Frankly, I don't think you are nuts if you like lighting fires. I like lighting fires. Everyone I know likes lighting fires. When you consider that until the invention of electric or gas lighting and the piano, the only night time entertainment man had was watching a fire. Consider a fire as the caveman's TV. Stories used to be told around the fire. Primitive tribes still have ceremonies where grown men cover themselves in mud and feathers and dance around a fire. I have only seem about five minutes of "Survivor", but the end of each episode always seems to involve something to do with fire.

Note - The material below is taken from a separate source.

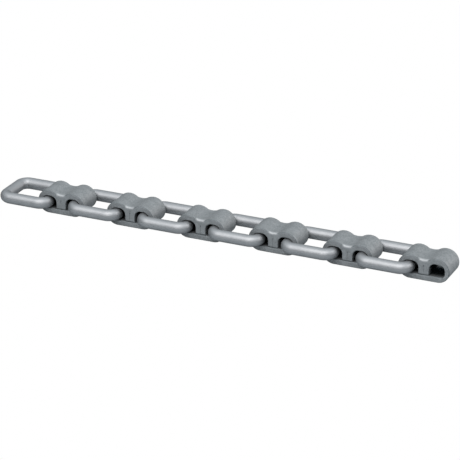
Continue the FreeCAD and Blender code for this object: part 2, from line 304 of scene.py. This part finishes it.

If we didn't like fire, we wouldn't have fireplaces, regardless of whether they are still burning wood or have been converted to gas. We like candles. We like burning torches. A bonfire on the beach, and a few cartons of beer, is the perfect teenage idea of a good night out.
Fires are good. Fires are fun. Fires are dramatic. Fire turns marshmallows into gooey edible things. Fires cause unpunctured cans of baked beans to explode. Fires really cause empty shaving cream cans to explode.
However, there is a time and a place for fire, and a stinking hot day with high winds is not the time to light one, and a block knee deep in kindling is not the place. The arsonist should not be considered to be mental because they like fire - they should be considered mental because they clearly lack the sort of impulse control that stops the likes of you and me from tossing a match into dry grass when the temperature is off the charts.
Anyway, I'm sure we will be hearing from someone in the mental health crowd, saying that this person needs to be "understood", and all they really need is a big hug. Oh, and by the way, sending someone with mental health problems to prison is a really, really bad thing to do. So the judge should just let them go, so they can get "treatment".
Like I said, you heard it here first.